Perante estes factos e depois de ter visionado o blogue durante algum tempo, o Departamento de Investigação e Acção Penal de Lisboa concluiu que nada foi encontrado que consubstanciasse violação do dever do segredo dos funcionários e, como tal, arquivou a queixa.

O funcionário que descodificava "passwords"

A auditoria realizada pela Inspecção-Geral de Finanças (IGF) às fugas de informação cruzou-se com uma outra investigação interna que detectou um funcionário que tinha no seu computador um descodificador de passwords que lhe permitia aceder ao sistema informático da Direcção-Geral dos Impostos (DGCI) com o nome de outro funcionário.

A investigação estava a ser conduzida pelos serviços da Direcção-Geral de Informática e Apoio aos Serviços Tributários e Aduaneiros (DGITA) e resultou de uma queixa da DGCI depois de ter sido publicado no seu site um documento que não deveria ter sido publicado.

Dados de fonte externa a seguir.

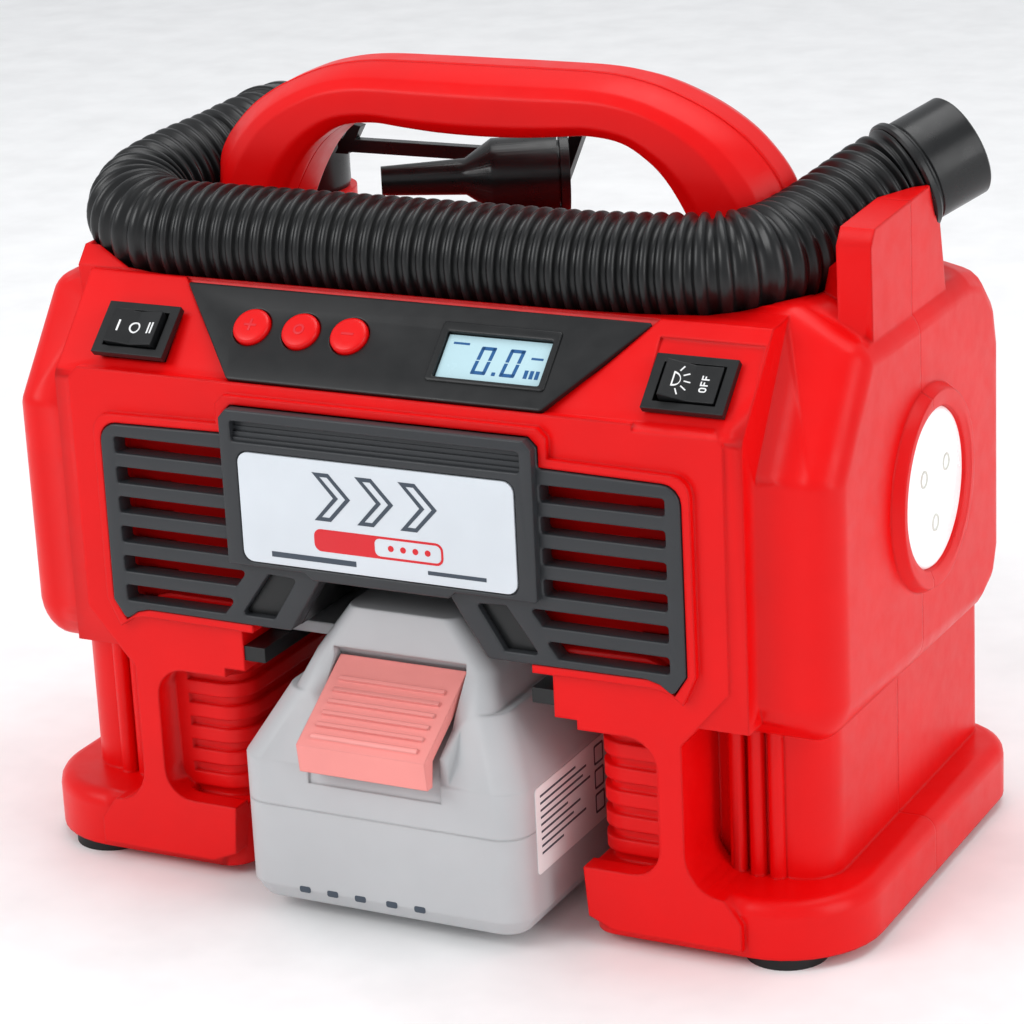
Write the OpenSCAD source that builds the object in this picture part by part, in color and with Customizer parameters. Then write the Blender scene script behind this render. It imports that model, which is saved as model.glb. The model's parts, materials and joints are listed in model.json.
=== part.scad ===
// Cordless twin-mode air compressor: clamshell housing on two skids, louvred front,
// inclined control deck, sliding battery pack, arched handle and corrugated inflation hose.
// X runs to the right, Y from front to back, Z up from the floor. Millimetres.

/* [Housing] */
// Width across the two skids
skid_w = 236; // [234:1:240]
// Width across the rounded side pods
pod_w = 230; // [228:1:232]
// Depth of the skids
skid_d = 130; // [128:1:134]
// Height of the flat housing top above the floor
top_z = 159; // [158:0.5:161]
// Thickness of the moulded walls
wall = 3; // [2.5:0.1:3.5]

/* [Control deck] */
// Slope of the control deck from level
deck_tilt = 43; // [41:0.5:45]
// Diameter of the push buttons
button_d = 10; // [9:0.1:10.4]
// Rocker switch bezel length
rocker_w = 21; // [20:0.1:22]
// Rocker switch bezel width
rocker_h = 15; // [14.5:0.1:15.5]

/* [Louvre panel] */
// Height of one louvre slot
slot_h = 4.3; // [3.8:0.1:4.6]
// Distance from one slot to the next
slot_pitch = 7.95; // [7.8:0.05:8.1]
// Number of slots on each side
slot_count = 6; // [4:1:6]

/* [Battery] */
// Width of the battery pack
pack_w = 80; // [78:1:82]
// Length of the battery pack from front to back
pack_d = 103; // [98:1:104]

/* [Hose] */
// Outside diameter of the corrugated hose
hose_d = 28; // [27:0.5:28.5]
// Outside diameter of the hose's end collars
collar_d = 26.6; // [26:0.1:28]

/* [Hidden] */
$fn = 48;

eps = 0.01;
mid_y = 62;                 // the frame's origin is this far behind the front plane
seam_y = 71;                // plane where the two housing halves meet
skid_x = skid_w / 2;
skid_front = 8;
skid_rear = skid_front + skid_d;
skid_lo = 3;
skid_hi = 18;
foot_r = 11;
pod_x = pod_w / 2;
pod_front = 13.5;
pod_rear = 133;
pod_lo = 57;
pod_hi = 152.5;               // outer top edge of a pod, lower than the middle
frame_y = 6;                // front face of the portal frame
frame_x = 90.5;
frame_top = 137;
column_in = 71;
column_out = 77.5;
bay_x = 50;
bay_rear = 100;
flange_gap = 44;            // half width of the slot that the pack's flanges slide in
deck_y = 6.8;
deck_z = 137.5;
deck_len = 28;
deck_x = 95;
ridge_r = 14.6;
port = [-84, 118.5, 175.5]; // middle of the elbow behind the handle
lamp_y = 76;
lamp_z = 104.5;
lamp_r = 20.4;
slot_top = 120.3;
slot_out = 76.4;
slot_in = 43.8;
label_x = 38.2;
vent_wall = 14.5;           // inner face of the housing wall behind the louvres
label_lo = 92.6;
label_hi = 121.1;
red = [0.90, 0.02, 0.03];
charcoal = [0.22, 0.23, 0.25];
black = [0.09, 0.10, 0.11];
ghost = [0.74, 0.74, 0.75];
pink = [0.96, 0.69, 0.67];
steel = [0.70, 0.71, 0.73];
brass = [0.80, 0.62, 0.28];

// Points of an arc about c, from angle a0 to a1
function arc(c, r, a0, a1, n = 6) =
    [for (i = [0:n]) c + r * [cos(a0 + (a1 - a0) * i / n), sin(a0 + (a1 - a0) * i / n)]];

// Rectangle between two corners, its own corners rounded to r
function round_rect(lo, hi, r) = concat(
    arc([hi[0] - r, hi[1] - r], r, 0, 90),
    arc([lo[0] + r, hi[1] - r], r, 90, 180),
    arc([lo[0] + r, lo[1] + r], r, 180, 270),
    arc([hi[0] - r, lo[1] + r], r, 270, 360));

// The same outline for x below zero, in the opposite order
function mirrored(pts) = [for (i = [len(pts) - 1:-1:0]) [-pts[i][0], pts[i][1]]];

// Moves the front-plane layout so that the origin is under the middle of the object
module placed() { translate([0, -mid_y, 0]) children(); }

// Extrudes an outline drawn in X and Z, from y0 back to y1
module across(y0, y1) {
    translate([0, y1, 0]) rotate([90, 0, 0]) linear_extrude(y1 - y0) children();
}

// Extrudes an outline drawn in Y and Z, from x0 to x1
module along_x(x0, x1) {
    translate([x0, 0, 0]) rotate([90, 0, 90]) linear_extrude(x1 - x0) children();
}

module both_sides() {
    children();
    mirror([1, 0, 0]) children();
}

module block(lo, hi) { translate(lo) cube(hi - lo); }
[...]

No âmbito desta investigação descobriu-se que a publicação indevida do referido documento estava associada a um funcionário de uma empresa privada que presta serviço para a DGCI. No entanto, não foi este o funcionário a colocar o documento, mas sim o funcionário que possuía um programa que lhe permitia descodificar as passwords e que, assim, utilizou os dados do seu colega para colocar o documento.

Face à gravidade desta situação, foram feitas outras diligências e descobriu-se que o funcionário que verdadeiramente foi responsável pela publicação do documento tinha no disco rígido do seu computador um software que lhe permitia decifrar passwords.

Perante estas informações, e depois de obter autorização para aceder aos e-mails e áreas de trabalho de vários funcionários, a IGF detectou que o software utilizado para descodificar as passwords já tinha sido apagado pelo funcionário. Também foi concluído que este não tinha passado para o exterior informações internas da administração fiscal e o processo foi arquivado.